# What's a Skin? Removable?



## wrightmoi (Mar 3, 2009)

Ok, so I've had my Kindle (v.1) for over a year now and I'm noticing that the white is getting a little dingy looking.  

I've just discovered that there are skins out there for Kindle (yeah, I'm behind the curve here). I can't figure out how these things work--are they basically big stickers? Are the removable if I get tired of a pattern?  I'm a pretty simple girl, do they come in very basic colors?  Are they hard to apply?

So many questions....


----------



## pidgeon92 (Oct 27, 2008)

Have a look at this thread:

Basic skin/shield questions


----------



## wrightmoi (Mar 3, 2009)

Whoops...knew the answer had to be on these boards somewhere...thanks for your help!


----------



## pidgeon92 (Oct 27, 2008)

Here's a direct link to the skins at DecalGirl.

Kindle 1 Skins


----------



## Jesslyn (Oct 29, 2008)

wrightmoi said:


> Ok, so I've had my Kindle (v.1) for over a year now and I'm noticing that the white is getting a little dingy looking.
> 
> I've just discovered that there are skins out there for Kindle (yeah, I'm behind the curve here). I can't figure out how these things work--are they basically big stickers? Are the removable if I get tired of a pattern? I'm a pretty simple girl, do they come in very basic colors? Are they hard to apply?
> 
> So many questions....


I just uploaded pics of my K1 and K2. My K1 has a matching cover and iPhone.
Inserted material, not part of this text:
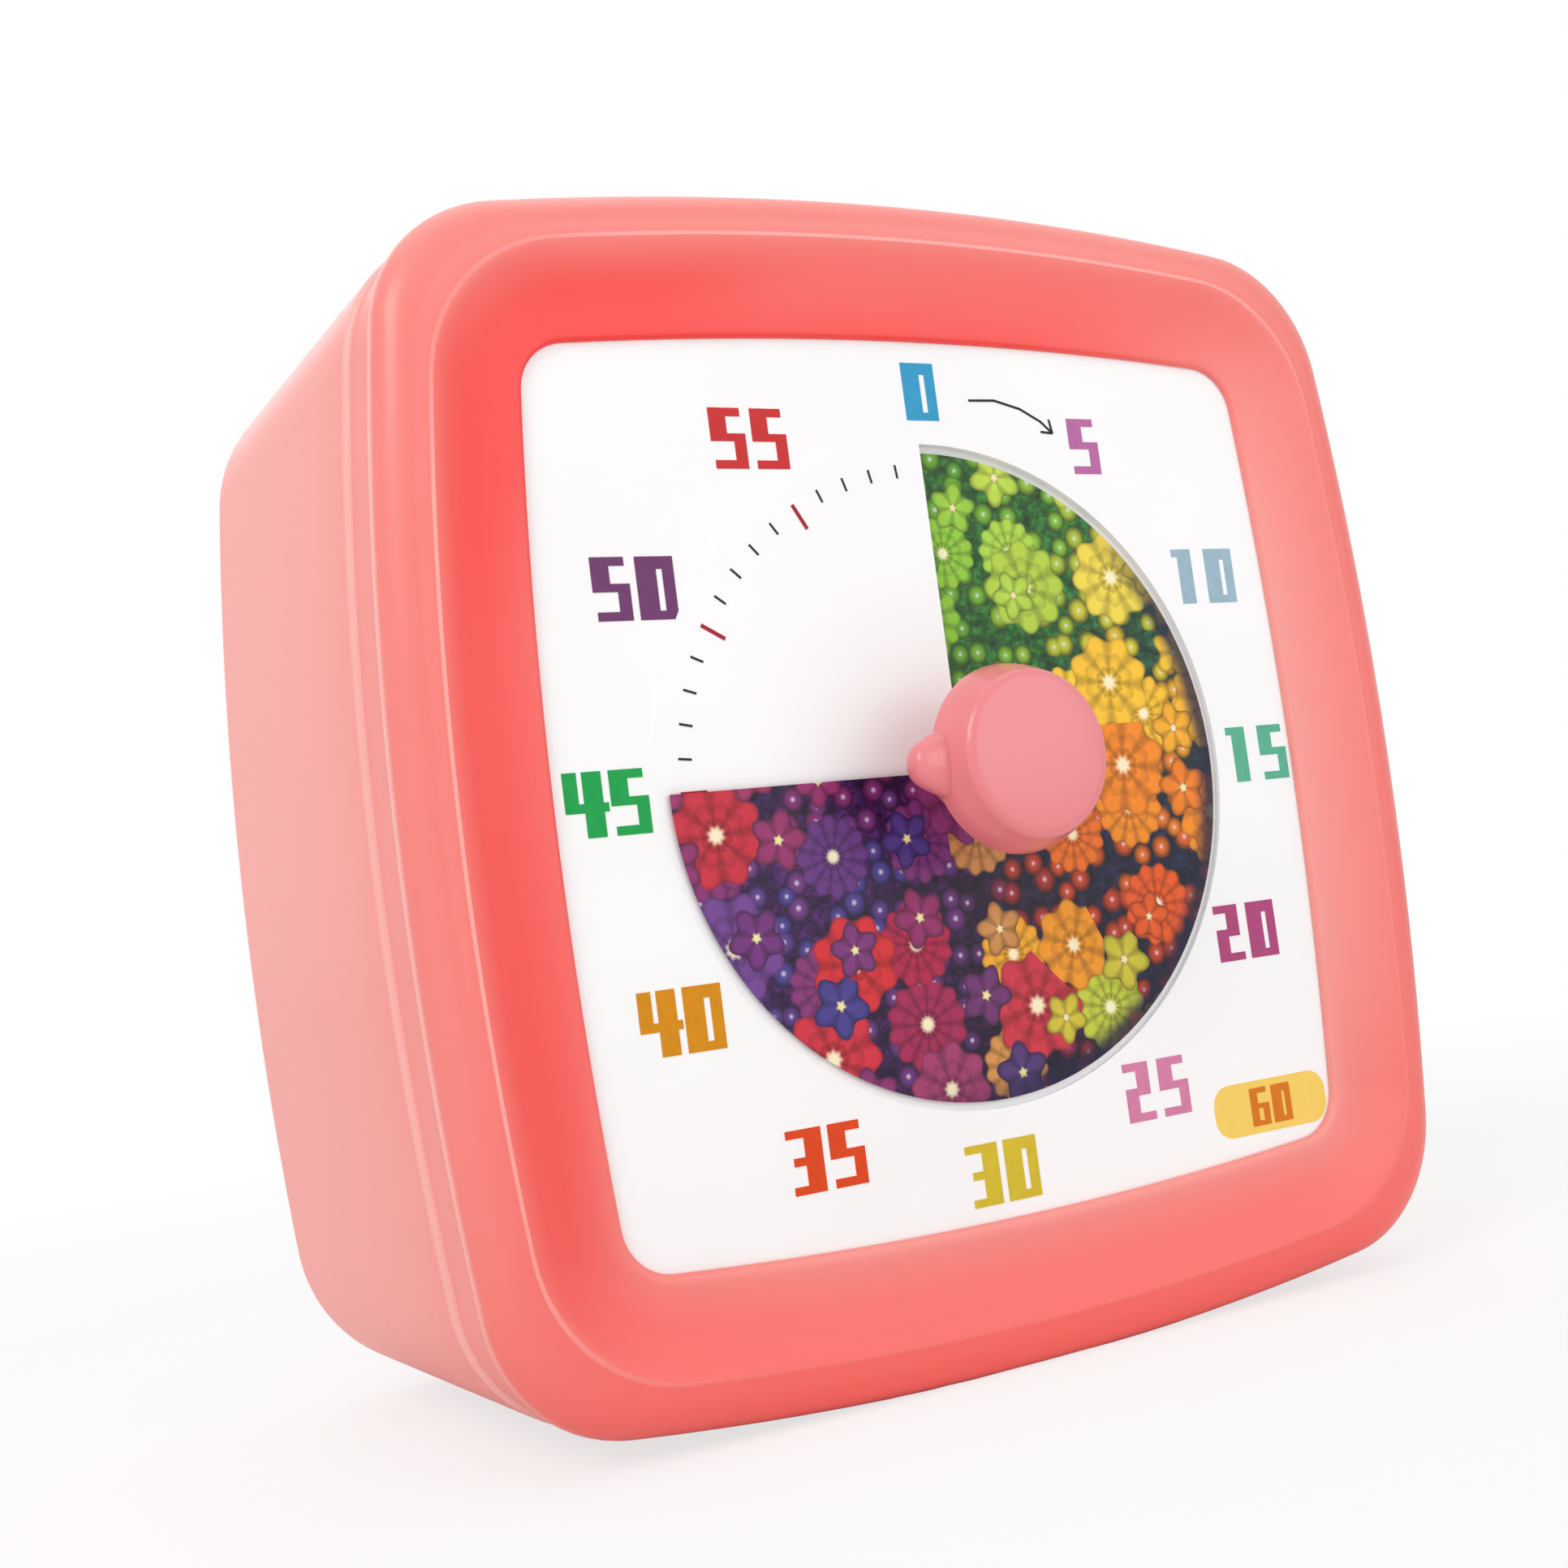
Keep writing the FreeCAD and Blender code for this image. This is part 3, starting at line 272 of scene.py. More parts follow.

Here's the thread: http://www.kboards.com/index.php/topic,4919.0.html


----------



## wrightmoi (Mar 3, 2009)

Wow, that's gorgeous Jesslyn! 

Thanks for posting a link to that...


----------



## Vegas_Asian (Nov 2, 2008)

According to Luvmy4brats, a magic eraser cleans the white plastic on the kindle pretty good. they are a buck or two at the store: 








Personally I haven't tried it on my kindle, but i know it worked on my shower in the dorm.


----------